When you push down your truth to keep others comfortable, that energy doesn’t disappear. It internalizes—into your body, your relationships, and your self-worth. Avoiding external conflict often creates internal conflict. You may start questioning: Is it me? Am I too sensitive, too needy, too much? 

You’re not—you’re just tired of abandoning yourself.

From Disappearing to Repair: What Happens When You Ask for the Glue

In my dream, I didn’t just break something and silently accept blame. Instead, I asked for super glue. I sought not only help, but refuge in my partner because he's comforting to me and I know I can ask him for help, and he'll show up. 

That’s something I never would have done as a child—back then, broken things stayed broken, and I carried the blame for them.

Maybe that’s the work now: learning that mistakes can be mended. Relationships can hold more than you think. And presence doesn’t have to be a burden.

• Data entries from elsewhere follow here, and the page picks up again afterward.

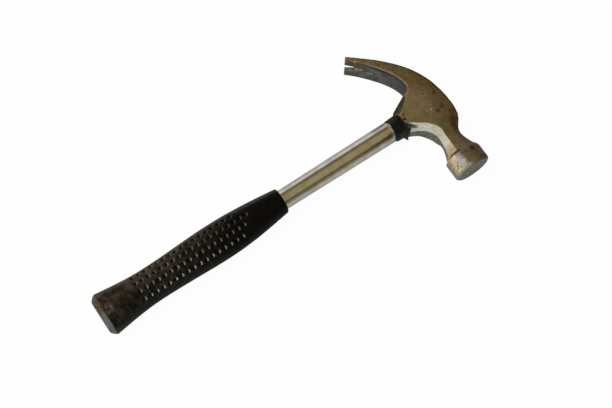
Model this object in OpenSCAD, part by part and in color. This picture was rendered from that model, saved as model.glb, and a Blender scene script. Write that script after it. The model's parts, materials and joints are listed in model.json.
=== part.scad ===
// Claw hammer with a forged steel head, a tubular steel handle and a dimpled rubber grip.
// Millimetres. X runs along the handle from the butt to the crown of the head, Y runs from the
// striking face towards the claw, and Z stands square on the cheeks. X = 0 is the butt's end face.

/* [Part to show] */
// Piece to draw, or all of them

/* [Overall] */
// Height of the striking axis above the butt's end face
strike_x = 305.2; // [290:0.2:335]
// Distance from the handle's axis to the striking face
face_reach = 62.5; // [56:0.5:70]
// Distance from the handle's axis to the claw tips
claw_reach = 68.6; // [62:0.2:76]

/* [Head, side view] */
// Height of the crown above the striking axis
crown_h = 15.2; // [14:0.1:19]
// Distance of the crown's highest point from the handle's axis, on the face side
crown_y = 9.5; // [6:0.5:12]
// Depth of the socket's mouth below the striking axis
socket_drop = 26.4; // [24:0.1:32]
// Width of the socket across its flats, at the mouth
socket_w = 20.8; // [20.4:0.1:23]
// Depth of the claw tips below the striking axis
claw_drop = 33; // [28:0.5:38]
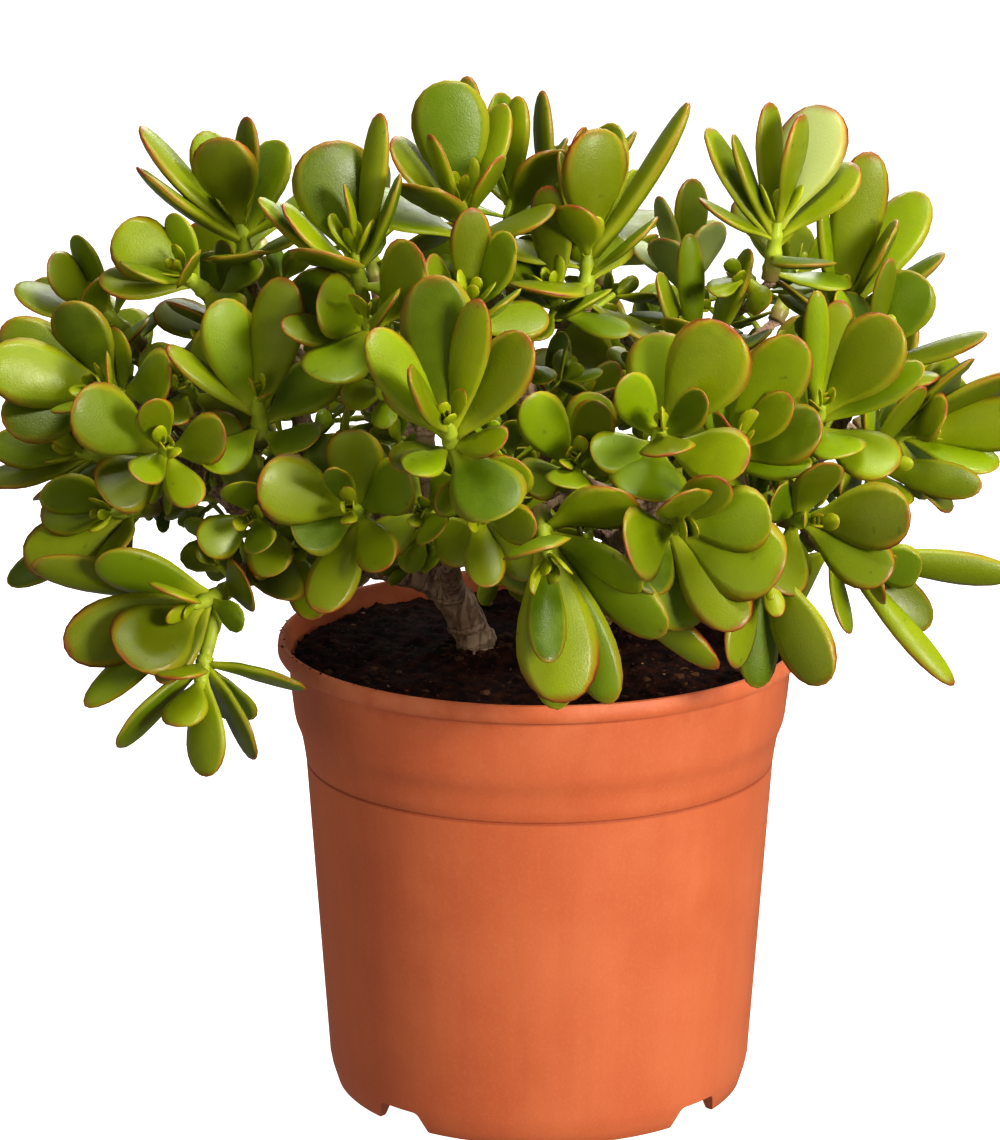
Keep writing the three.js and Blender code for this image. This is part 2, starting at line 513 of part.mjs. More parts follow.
// ------------------------------------------------------------ leaves seen in front
for (const head of heads) {
  head.directions = [];
  for (const [across, up, nearer, width] of head.shown) {
    const leafTip = seen([across, up, head.place[2] - nearer]);
    const reach = leafTip.clone().sub(head.tip);
    const open = head.grow.angleTo(reach);
    const below = Math.min(ROOT_BELOW_TIP + ROOT_BELOW_OPEN * open, head.reach);
    const root = head.tip.clone().addScaledVector(head.grow, -below);
    const along = leafTip.clone().sub(root);
    const length = along.length();
    along.normalize();
    head.directions.push(along);
    growLeaf(head.node, { root, along, stem: head.grow, length, width });
  }
}

// ------------------------------------------------------------ leaves by rule
for (const head of heads) {
  seedRandom(head.index);
  const side = new THREE.Vector3(0, 0, 1).cross(head.grow);
  if (side.length() < 0.1) side.set(1, 0, 0);
  side.normalize();
  const start = random() * Math.PI;
  for (let pair = 0; pair < head.pairs; pair += 1) {
    const [share, pitch, below] = PAIRS[pair];
    for (let half = 0; half < 2; half += 1) {
      const turn = start + pair * (Math.PI / 2) + half * Math.PI + jitter(TURN_JITTER);
      const open = pitch + jitter(PITCH_JITTER);
      const length = head.size * share * (1 + jitter(LENGTH_JITTER));
      const radial = side.clone().applyAxisAngle(head.grow, turn);
      const along = head.grow.clone().multiplyScalar(Math.cos(open)).addScaledVector(radial, Math.sin(open));
      const taken = head.directions.some((other) => other.angleTo(along) < LEAVES_APART);
      if (taken) continue;
      const root = head.tip.clone().addScaledVector(head.grow, -Math.min(below, head.reach));
      const width = length * WIDTH_OF_LENGTH * (pair === 0 ? YOUNG_NARROWNESS : 1);
      growLeaf(head.node, { root, along, stem: head.grow, length, width });
    }
  }
}

// ------------------------------------------------------------ colours and pieces
const plastic = new THREE.MeshStandardMaterial({ color: 0xd9703f, roughness: 0.6, metalness: 0 });
const peat = new THREE.MeshStandardMaterial({ color: 0x2b1d17, roughness: 1, metalness: 0 });
const bark = new THREE.MeshStandardMaterial({ color: 0x8f7c66, roughness: 0.9, metalness: 0 });
const leafGreen = new THREE.MeshStandardMaterial({ color: 0x7fa02c, roughness: 0.4, metalness: 0 });

addPiece('pot', buildPot(), plastic);
addPiece('soil', buildSoil(soilHoles), peat);
for (const [name, solids] of Object.entries(trunks)) {
  addPiece(name, solids.reduce((whole, solid) => whole.add(solid)), bark);
}
for (const node of nodes) {
  const solids = [...node.stems, ...node.leaves];
  addPiece(node.name, solids.reduce((whole, solid) => whole.add(solid)), leafGreen);
}

export default group;
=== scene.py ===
# %% [markdown]
# # A potted jade plant
# The plant is a succulent: two woody trunks rise out of a nursery pot full of
# peat, fork again and again, and end in some fifty green shoots.  Each shoot
# carries thick, spoon-shaped leaves in pairs, and each pair stands across the
# one below it.
#
# The solid model has every piece at its real size already.  This lesson loads
# it as a fixed frame and dresses it: smooth leaves with red margins in place of
# the faceted ones, bark with leaf scars, a turned pot and crumbly soil.

# %% Load the frame
import math
from random import Random

import bpy
from mathutils import Matrix, Vector, noise
from mathutils.kdtree import KDTree


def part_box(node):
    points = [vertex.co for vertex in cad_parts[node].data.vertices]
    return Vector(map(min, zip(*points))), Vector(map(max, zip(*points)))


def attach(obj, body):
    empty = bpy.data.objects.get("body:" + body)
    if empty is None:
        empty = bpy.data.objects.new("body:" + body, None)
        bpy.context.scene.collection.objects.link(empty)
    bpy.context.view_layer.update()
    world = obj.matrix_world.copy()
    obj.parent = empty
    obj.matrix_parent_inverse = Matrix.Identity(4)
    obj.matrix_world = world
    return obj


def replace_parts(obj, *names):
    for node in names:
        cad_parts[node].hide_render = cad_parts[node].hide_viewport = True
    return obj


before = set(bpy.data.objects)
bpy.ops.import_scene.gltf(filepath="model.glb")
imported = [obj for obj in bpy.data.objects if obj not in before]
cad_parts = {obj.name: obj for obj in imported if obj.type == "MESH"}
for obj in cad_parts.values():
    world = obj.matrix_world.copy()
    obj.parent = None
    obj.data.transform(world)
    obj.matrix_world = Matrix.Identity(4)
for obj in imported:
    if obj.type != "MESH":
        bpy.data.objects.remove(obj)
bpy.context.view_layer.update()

MM = 0.001
scene = bpy.context.scene
print("nodes in the frame:", len(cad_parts))

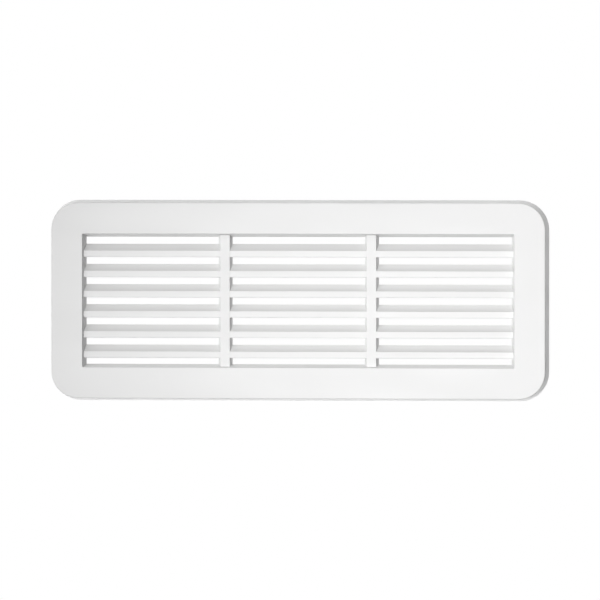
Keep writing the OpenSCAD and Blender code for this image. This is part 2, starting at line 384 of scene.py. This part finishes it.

Healing from People-Pleasing: Begins with Presence, Not Arguments

Healing from conflict avoidance—and the pattern of people-pleasing—doesn’t start with learning how to argue. It starts with learning to stay present when discomfort arises. This might mean noticing tension in your body, validating your feelings internally instead of minimizing them, and practicing truth-telling in low-stakes moments. It’s about moving through growth instead of running from it.

True safety isn’t built on walking on eggshells—it’s built on staying connected to yourself, even when things feel uncomfortable.

You Have Permission: Say No, Say It Hurts, Ask for What You Need

You’re allowed to take up space. Say, “I disagree.” Say, “This hurts.” Say, “I need something different,” or even just, “No.” When you stop abandoning yourself to keep the peace, your body stops bracing for impact, your relationships deepen—or reveal where boundaries truly lie—and your self-respect takes root.

Conflict is not your enemy—it’s the doorway to deeper truth, real connection, and self-trust.

Reflect & Act: Where Are You Still Tiptoeing?

Ask yourself: where are you still tiptoeing, afraid to break something? And what might happen if you asked for the glue?